Michelle has published research on barriers to voting, advised state and local government agencies about effective practices for engaging communities of color in decision-making processes, wrote and lobbied for legislation, and helped catalyze a shift in the election policy community to design programs that are user-centered. Michelle’s work has been featured from the prominent stages of Netroots Nation and the California Democratic Convention, to media outlets like the San Francisco Chronicle, Los Angeles Times, KQED Newsroom, and ABC News. Michelle holds a B.A. from the University of California at Santa Cruz.
Mike Sweeney is executive director of The Nature Conservancy in California and managing director of global fisheries. He has worked in business, government and nonprofits and has more than 20 years of experience solving major environmental challenges in the U.S. and internationally. He joined The Nature Conservancy in 1998 as a project director and became chief operating officer and associate state director in 2001. In that role he oversaw historic accomplishments and major strategic initiatives in water, climate, oceans, and public finance. In 2007, he was named Executive Director in California, and in 2016 he added the role of Managing Director of Global Fisheries. As an assistant to Interior Secretary Bruce Babbitt, he helped advance the first Clinton Administration’s conservation priorities, including national park concessions reform, the transition of closing military bases to wildlife refuges, Everglades restoration, and making the Endangered Species Act more effective.
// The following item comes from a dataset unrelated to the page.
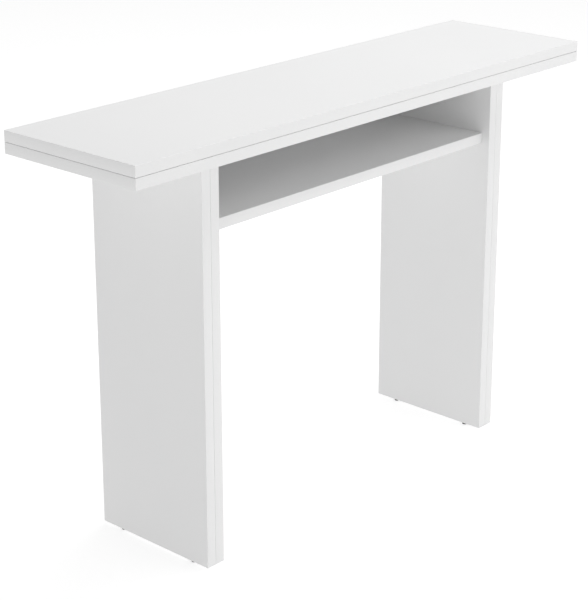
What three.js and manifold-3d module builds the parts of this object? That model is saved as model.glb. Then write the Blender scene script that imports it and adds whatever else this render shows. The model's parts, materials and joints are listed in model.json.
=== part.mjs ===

Previously, he worked in national politics for the Clinton-Gore ‘92 campaign in Little Rock, worked for Kodansha Ltd, Japan’s largest publisher, and served on the staff of a member of the Japanese Diet. Since 2008 he has served as a director and program committee chair for Island Conservation. He holds an M.B.A. from Harvard Business School and a B.A. from Harvard College.
“The world is waking up to the fact that problems for nature are problems for people too—when nature suffers, so do we. Now is the time to build a world where people and nature thrive together.”